The planned gas pipeline on the bottom of the Baltic Sea will run through old sea mine defence lines. During World War II in excess of 100,000 sea mines were placed into the Gulf of Finland. It is considered one of the most heavily mined sea areas in the world.
After the war the mines were cleared by cutting their attachment wires so that the mines would not surface. The explosive devices then sank to the seabed.
From the planned route of the gas pipeline such sunken mines have been found.
Primarily they are in international waters at a depth of more than 70 metres.
The plan is to detonate the mines underwater, explains the Russian-German Nord Stream consortium responsible of the intended pipeline project, in its draft for the estimation of the undertaking’s environmental impact.
The draft maps out those mines that will get in the way of the planned pipeline. The pipeline will be installed by a wide surface vessel relying on 12 heavy anchors to secure its position. The possibility of mines getting in the way of the anchors has not been looked into.
Environmental authorities now require further explanations as to how Nord Stream plans on ensuring that the mines within the installation vessel’s anchoring zone will not present a danger.
Finland’s Defence Administration is satisfied with Nord Stream’s mine charting and with the plans on how to destroy the mines that are found.
“The way the company plans on neutralising the weapons is standard mine demolition”, says Commander Kari Aapro from the Ministry of Defence. “The mines will be detonated at the bottom of the sea. Every detonation will be filmed and a diving robot will ensure that the mine has indeed been destroyed.”
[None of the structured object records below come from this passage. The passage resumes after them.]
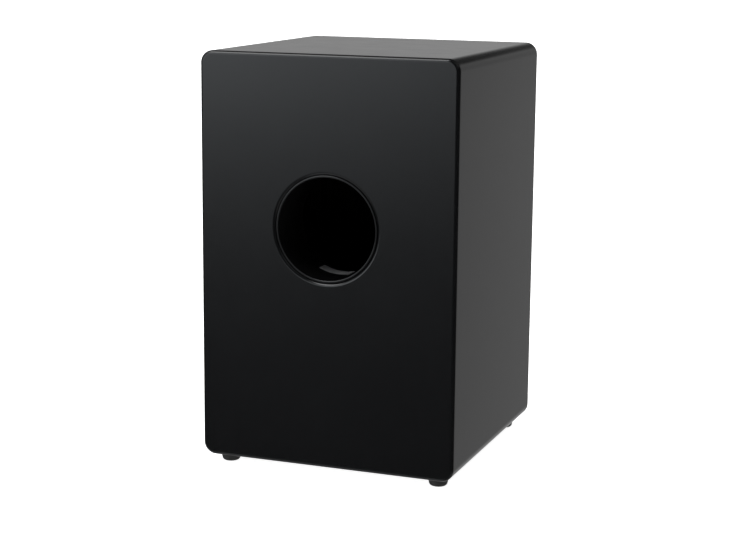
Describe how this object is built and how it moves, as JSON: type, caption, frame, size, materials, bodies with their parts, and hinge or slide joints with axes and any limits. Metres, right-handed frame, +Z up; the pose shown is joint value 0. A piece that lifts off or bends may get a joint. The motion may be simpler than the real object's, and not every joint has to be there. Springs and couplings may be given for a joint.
{
  "type": "cajon",
  "caption": "Box drum with a thin screwed playing plate, snare wire sets on screw tensioners inside, a round ported rear panel, rounded long edges and rubber feet.",
  "frame": {"origin": "on the floor plane under the middle of the box", "axes": "+Z up, the playing plate faces -Y, the sound port faces +Y, +X to the player's right when the plate is seen from the front"},
  "size_m": [0.3, 0.3, 0.471],
  "materials": {
    "body_lacquer": "satin black lacquer on plywood",
    "plate_lacquer": "satin black lacquer on thin plywood",
    "black_batten": "matt black stained softwood",
    "port_plastic": "glossy black moulded plastic",
    "foot_rubber": "dark grey-black rubber",
    "black_screw": "black oxide steel",
    "zinc_steel": "zinc-plated steel",
    "snare_steel": "bright steel wire",
    "carriage_nylon": "black nylon"
  },
  "bodies": {
    "root": {"bottom_panel": "body_lacquer", "front_left_foot": "foot_rubber", "front_left_foot_screw": "zinc_steel", "front_plate": "plate_lacquer", "front_right_foot": "foot_rubber", "front_right_foot_screw": "zinc_steel", "left_bush": "zinc_steel", "left_front_rail": "black_batten", "left_guide": "zinc_steel", "left_rear_rail": "black_batten", "left_side_panel": "body_lacquer", "left_snare_wires": "snare_steel", "left_upper_clip": "zinc_steel", "lower_front_rail": "black_batten", "lower_left_corner_block": "black_batten", "lower_rear_rail": "black_batten", "lower_right_corner_block": "black_batten", "plate_screw_01": "black_screw", "plate_screw_02": "black_screw", "plate_screw_03": "black_screw", "plate_screw_04": "black_screw", "plate_screw_05": "black_screw", "plate_screw_06": "black_screw", "plate_screw_07": "black_screw", "plate_screw_08": "black_screw", "plate_screw_09": "black_screw", "plate_screw_10": "black_screw", "plate_screw_11": "black_screw", "plate_screw_12": "black_screw", "plate_screw_13": "black_screw", "plate_screw_14": "black_screw", "port_screw_1": "black_screw", "port_screw_2": "black_screw", "port_screw_3": "black_screw", "port_screw_4": "black_screw", "port_tube": "port_plastic", "rear_left_foot": "foot_rubber", "rear_left_foot_screw": "zinc_steel", "rear_panel": "body_lacquer", "rear_right_foot": "foot_rubber", "rear_right_foot_screw": "zinc_steel", "right_bush": "zinc_steel", "right_front_rail": "black_batten", "right_guide": "zinc_steel", "right_rear_rail": "black_batten", "right_side_panel": "body_lacquer", "right_snare_wires": "snare_steel", "right_upper_clip": "zinc_steel", "top_panel": "body_lacquer", "upper_front_rail": "black_batten", "upper_left_corner_block": "black_batten", "upper_rear_rail": "black_batten", "upper_right_corner_block": "black_batten"},
    "left_screw_body": {"left_tension_screw": "black_screw"},
    "left_carriage_body": {"left_carriage": "carriage_nylon", "left_lower_clip": "zinc_steel"},
    "right_screw_body": {"right_tension_screw": "black_screw"},
    "right_carriage_body": {"right_carriage": "carriage_nylon", "right_lower_clip": "zinc_steel"}
  },
  "joints": [
    {"name": "left_screw_turn", "type": "hinge", "parent": "root", "child": "left_screw_body", "pos_m": [-0.062, -0.1364, 0.0115], "axis": [0, 0, 1], "range_deg": [0, 1800]},
    {"name": "left_carriage_slide", "type": "slide", "parent": "root", "child": "left_carriage_body", "axis": [0, 0, -1], "range_m": [0, 0.004], "deforming": ["left_snare_wires"]},
    {"name": "right_screw_turn", "type": "hinge", "parent": "root", "child": "right_screw_body", "pos_m": [0.062, -0.1364, 0.0115], "axis": [0, 0, 1], "range_deg": [0, 1800]},
    {"name": "right_carriage_slide", "type": "slide", "parent": "root", "child": "right_carriage_body", "axis": [0, 0, -1], "range_m": [0, 0.004], "deforming": ["right_snare_wires"]}
  ],
  "couplings": [
    {"joint": "left_screw_turn", "follows": "left_carriage_slide", "rad_per_m": 7854},
    {"joint": "right_screw_turn", "follows": "right_carriage_slide", "rad_per_m": 7854}
  ]
}
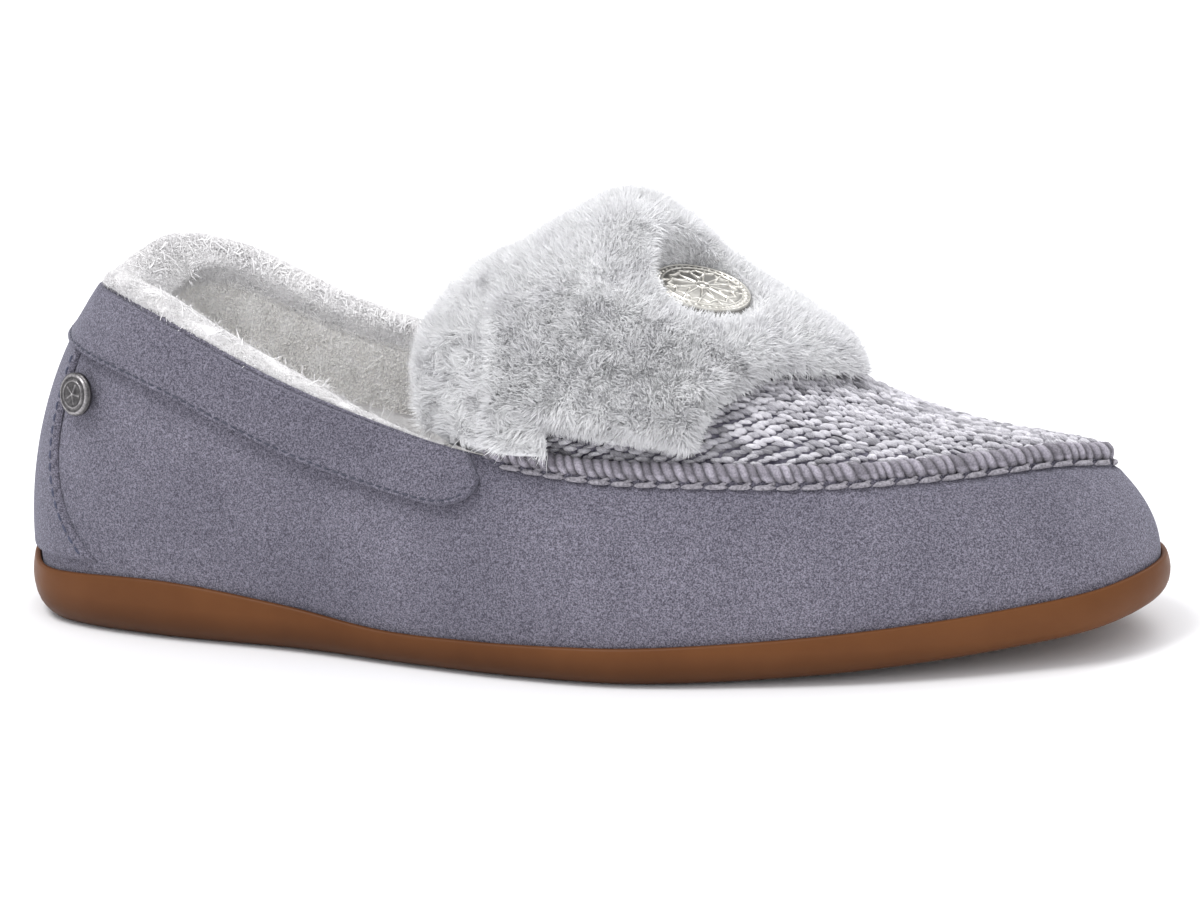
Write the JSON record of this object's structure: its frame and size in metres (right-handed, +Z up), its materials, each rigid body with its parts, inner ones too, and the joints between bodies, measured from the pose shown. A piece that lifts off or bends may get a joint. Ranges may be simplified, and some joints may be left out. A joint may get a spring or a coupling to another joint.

Up until the 1960s both chemical and conventional ammunition were deposited in the Baltic Sea.
During both world wars the sea was mined and afterwards the weapons were sunk into the sea bed. The surrounding countries have also buried chemicals in the sea.
The laying of the planned gas pipeline requires the carrying out of an environmental impact assessment (YVA) in the same fashion as when building a new road or setting up a large pig farm. The assessment looks into the project’s effects on nature and people.
If the effects are regarded as unreasonable the project can be shelved. Requests can also be made for the plans to be altered.
An YVA is not a building permit. That has to be applied for separately.